The problem arises from the mismatch in market power between the SME and the large purchasers of the SMEs products. These large purchasers can dictate payment terms which are unfavourable to the SME. I.e., they will not pay for the goods sold until 30, 60, 90 or 180 days after the purchase was made. This produces a meaningful mismatch in cashflows for the SME, where expenses related to the cost of goods sold are not offset by the revenue earned on the respective sale for some time. This mismatch materially impacts the growth rate of the SME.
Invoice Finance: The Solution
Invoice financiers, if they deem the lend appropriate, will typically advance between 70 per cent – 80 per cent of the invoice value to the SME, removing the delay in revenue from the sale date, allowing the SME to reinvest the capital in further production and growth initiatives.
Invoice Finance: Loan Recourse
Not all invoice financiers are equal with respect to recourse supporting the loan. Recourse are the layers of security the lender has available to recoup the capital advanced to the SME borrower.
The minimum form of recourse, by definition, is the invoice, or the obligation to pay the invoice by the purchaser of the SMEs borrowers’ goods. This limits the recourse solely to the promise to pay by the obligor of the invoice with no additional recourse to the SME borrower.
The next step up in terms of recourse is a corporate and personal guarantee from the SME borrower. This means that in the case the obligor does not pay the invoice in full and the lender has not recouped principal and interest, the SME borrower corporate entity, as well as its directors in their personal capacity, are also liable to make whole on the loan.
The final form of recourse is credit insurance where an insurance provider, for a fee, will guarantee the payment of the invoice should the obligor fail to make payment of the invoice.
The invoice finance lenders the Aura Private Credit strategies partner with incorporate all three levels of recourse; first against the obligor of the invoice, then the insurance provider and finally, against the SME entity and the personal capacity of the directors of the SME borrower.
Investors’ capital in the Aura Private Credit strategies is further protected at a structural level via cash injected by the invoice finance lenders, which act as a first loss absorption piece, should the above levels of recourse prove insufficient. At the time of writing, these layers of recourse have been sufficient, with no impact ever occurring to our investors’ interest or capital.
Invoice Finance: Collection Methodology
Another layer of risk mitigation is the collection methodology. The riskiest method is for the payment of the invoice to be made into the SME borrower’s account with payment of principal and interest subsequently made by the SME borrower to the lender. This creates collection / repayment risk as the borrower may use the funds for purposes other than repayment of the loan.
A more secure method of collection is for the payment of the invoice to be made into an account controlled by the invoice finance lender. This allows the lender to close out the loan before transferring the balance to the SME borrower.

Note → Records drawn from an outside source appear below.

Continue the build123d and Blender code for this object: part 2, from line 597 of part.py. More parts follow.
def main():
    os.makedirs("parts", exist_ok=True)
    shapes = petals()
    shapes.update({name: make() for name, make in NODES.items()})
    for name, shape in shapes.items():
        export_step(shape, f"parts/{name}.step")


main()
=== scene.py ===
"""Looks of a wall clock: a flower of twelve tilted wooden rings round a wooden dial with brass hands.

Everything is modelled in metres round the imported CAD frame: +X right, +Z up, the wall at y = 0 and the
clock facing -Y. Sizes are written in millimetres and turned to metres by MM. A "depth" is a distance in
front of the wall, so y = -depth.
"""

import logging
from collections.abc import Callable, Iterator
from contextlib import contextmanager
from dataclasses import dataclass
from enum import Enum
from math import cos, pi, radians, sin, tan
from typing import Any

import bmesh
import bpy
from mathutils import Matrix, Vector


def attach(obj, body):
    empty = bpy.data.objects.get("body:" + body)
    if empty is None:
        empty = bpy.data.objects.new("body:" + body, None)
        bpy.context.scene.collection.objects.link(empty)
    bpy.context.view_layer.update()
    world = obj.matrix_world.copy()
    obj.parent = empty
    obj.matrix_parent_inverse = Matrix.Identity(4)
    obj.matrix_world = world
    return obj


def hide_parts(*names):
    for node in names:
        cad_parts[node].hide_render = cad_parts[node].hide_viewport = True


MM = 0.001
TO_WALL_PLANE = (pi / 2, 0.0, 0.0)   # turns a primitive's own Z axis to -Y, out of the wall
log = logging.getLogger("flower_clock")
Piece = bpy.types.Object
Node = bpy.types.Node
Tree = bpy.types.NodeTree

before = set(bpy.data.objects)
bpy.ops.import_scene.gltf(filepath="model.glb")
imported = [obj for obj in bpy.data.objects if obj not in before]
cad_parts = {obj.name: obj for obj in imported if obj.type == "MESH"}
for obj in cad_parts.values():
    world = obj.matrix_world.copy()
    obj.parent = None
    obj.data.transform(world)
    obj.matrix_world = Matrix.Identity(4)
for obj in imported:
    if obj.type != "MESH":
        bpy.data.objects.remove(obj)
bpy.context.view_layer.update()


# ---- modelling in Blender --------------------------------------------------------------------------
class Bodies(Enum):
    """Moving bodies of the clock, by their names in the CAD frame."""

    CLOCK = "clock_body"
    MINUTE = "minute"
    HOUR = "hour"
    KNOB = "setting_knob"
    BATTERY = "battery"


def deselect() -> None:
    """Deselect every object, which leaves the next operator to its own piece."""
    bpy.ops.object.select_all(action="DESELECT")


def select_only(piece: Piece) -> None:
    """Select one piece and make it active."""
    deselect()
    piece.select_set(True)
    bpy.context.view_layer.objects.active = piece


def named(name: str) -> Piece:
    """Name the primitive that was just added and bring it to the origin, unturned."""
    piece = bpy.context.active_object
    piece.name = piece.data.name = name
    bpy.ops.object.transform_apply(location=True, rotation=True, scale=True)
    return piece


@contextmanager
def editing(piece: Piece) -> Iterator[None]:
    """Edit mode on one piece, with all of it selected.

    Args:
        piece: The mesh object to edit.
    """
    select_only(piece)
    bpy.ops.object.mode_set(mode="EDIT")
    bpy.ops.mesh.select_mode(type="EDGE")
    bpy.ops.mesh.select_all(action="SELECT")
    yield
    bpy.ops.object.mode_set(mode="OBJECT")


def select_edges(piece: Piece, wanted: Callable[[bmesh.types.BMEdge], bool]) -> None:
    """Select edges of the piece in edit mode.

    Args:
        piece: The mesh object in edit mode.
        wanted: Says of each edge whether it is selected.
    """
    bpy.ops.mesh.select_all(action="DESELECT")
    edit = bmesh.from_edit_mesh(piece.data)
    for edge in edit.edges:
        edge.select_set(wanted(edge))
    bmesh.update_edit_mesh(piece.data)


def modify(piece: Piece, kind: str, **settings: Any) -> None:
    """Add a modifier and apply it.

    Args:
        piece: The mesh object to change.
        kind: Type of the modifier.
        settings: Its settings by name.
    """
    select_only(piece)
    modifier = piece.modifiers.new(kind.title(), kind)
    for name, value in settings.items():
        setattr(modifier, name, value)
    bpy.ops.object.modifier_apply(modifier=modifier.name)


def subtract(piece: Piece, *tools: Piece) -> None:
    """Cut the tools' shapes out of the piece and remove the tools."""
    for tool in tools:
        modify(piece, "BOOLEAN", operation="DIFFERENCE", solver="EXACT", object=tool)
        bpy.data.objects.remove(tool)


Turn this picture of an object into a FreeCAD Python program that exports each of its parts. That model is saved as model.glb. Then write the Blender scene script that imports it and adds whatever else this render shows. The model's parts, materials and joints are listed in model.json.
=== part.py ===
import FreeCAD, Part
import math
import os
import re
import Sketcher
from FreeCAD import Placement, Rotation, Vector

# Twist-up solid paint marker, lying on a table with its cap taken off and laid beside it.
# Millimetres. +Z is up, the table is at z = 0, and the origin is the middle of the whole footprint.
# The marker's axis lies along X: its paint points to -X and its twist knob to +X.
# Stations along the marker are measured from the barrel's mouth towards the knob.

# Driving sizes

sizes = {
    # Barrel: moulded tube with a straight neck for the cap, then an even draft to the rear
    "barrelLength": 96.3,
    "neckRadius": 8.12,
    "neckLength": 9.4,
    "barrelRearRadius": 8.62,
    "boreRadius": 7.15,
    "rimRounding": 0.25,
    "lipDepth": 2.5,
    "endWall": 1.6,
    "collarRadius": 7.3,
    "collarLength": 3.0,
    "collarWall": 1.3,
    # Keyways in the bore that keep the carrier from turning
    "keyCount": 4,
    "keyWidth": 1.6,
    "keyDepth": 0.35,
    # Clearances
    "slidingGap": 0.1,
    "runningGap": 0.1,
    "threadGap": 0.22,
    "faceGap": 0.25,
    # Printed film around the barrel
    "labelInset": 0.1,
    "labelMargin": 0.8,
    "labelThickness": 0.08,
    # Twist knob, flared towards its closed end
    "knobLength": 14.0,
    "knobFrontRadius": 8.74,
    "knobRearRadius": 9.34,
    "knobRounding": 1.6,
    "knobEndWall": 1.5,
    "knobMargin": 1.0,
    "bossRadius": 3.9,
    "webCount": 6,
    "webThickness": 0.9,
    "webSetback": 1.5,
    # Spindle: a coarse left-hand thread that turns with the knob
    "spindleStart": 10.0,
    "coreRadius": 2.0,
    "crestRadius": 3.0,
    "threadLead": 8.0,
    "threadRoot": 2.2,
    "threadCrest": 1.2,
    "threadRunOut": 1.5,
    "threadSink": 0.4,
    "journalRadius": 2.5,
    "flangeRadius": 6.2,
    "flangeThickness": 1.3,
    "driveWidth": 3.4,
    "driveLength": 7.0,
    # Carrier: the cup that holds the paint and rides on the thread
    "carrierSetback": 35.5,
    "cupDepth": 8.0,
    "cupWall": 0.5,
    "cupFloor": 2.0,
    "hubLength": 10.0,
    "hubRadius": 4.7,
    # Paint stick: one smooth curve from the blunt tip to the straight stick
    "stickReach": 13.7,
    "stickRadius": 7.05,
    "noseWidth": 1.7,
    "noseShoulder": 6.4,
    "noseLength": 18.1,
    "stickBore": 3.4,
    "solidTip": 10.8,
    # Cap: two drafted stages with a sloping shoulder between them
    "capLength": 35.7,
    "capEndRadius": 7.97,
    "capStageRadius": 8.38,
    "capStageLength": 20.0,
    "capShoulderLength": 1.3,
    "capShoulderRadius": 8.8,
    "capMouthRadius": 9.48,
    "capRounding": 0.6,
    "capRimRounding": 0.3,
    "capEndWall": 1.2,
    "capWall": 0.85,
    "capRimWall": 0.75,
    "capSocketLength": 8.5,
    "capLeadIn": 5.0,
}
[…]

The third and preferential method is for payments of all invoices issued by the SME borrower to be made into an account controlled by the lender. This method allows for overcollateralisation, where cashflows from non-financed invoices can be used to repay loans, should the obligors of the financed invoices default, or not pay in full.
The third and most secure method is that used by the invoice finance non-bank lenders that the Aura Private Credit strategies partner with. This structure fosters both trust and an ongoing commercial relationship between the SME borrower and the invoice finance non-bank lender.
The Aura Private Credit investment team view invoice finance favourably, both from a loan purpose perspective, enabling SMEs to turn over their capital more efficiently, facilitating further growth and, from a credit risk perspective, relying on five levels of risk mitigation:
- Payment of the financed invoice into an account controlled by the lender;
- Credit insurance which pays out the invoice value, should the obligor of the invoice default;
- Payments of non-financed invoices which also flow through an account controlled by the lender, which can be used to settle loans should the above layers prove insufficient;
- Corporate and personal guarantees further securing the loan by the capacity of the SME borrower’s corporate entity and its directors in their personal capacity; and
- Credit enhancement at a structural level in the form of cash injected by the invoice finance lenders which act as a first loss absorption piece, should all four of the above levels of recourse prove insufficient.
We hope this week’s piece proves useful and insightful. We look forward to exploring other loan and security types the Aura Private Credit strategies hold exposure to in future communications.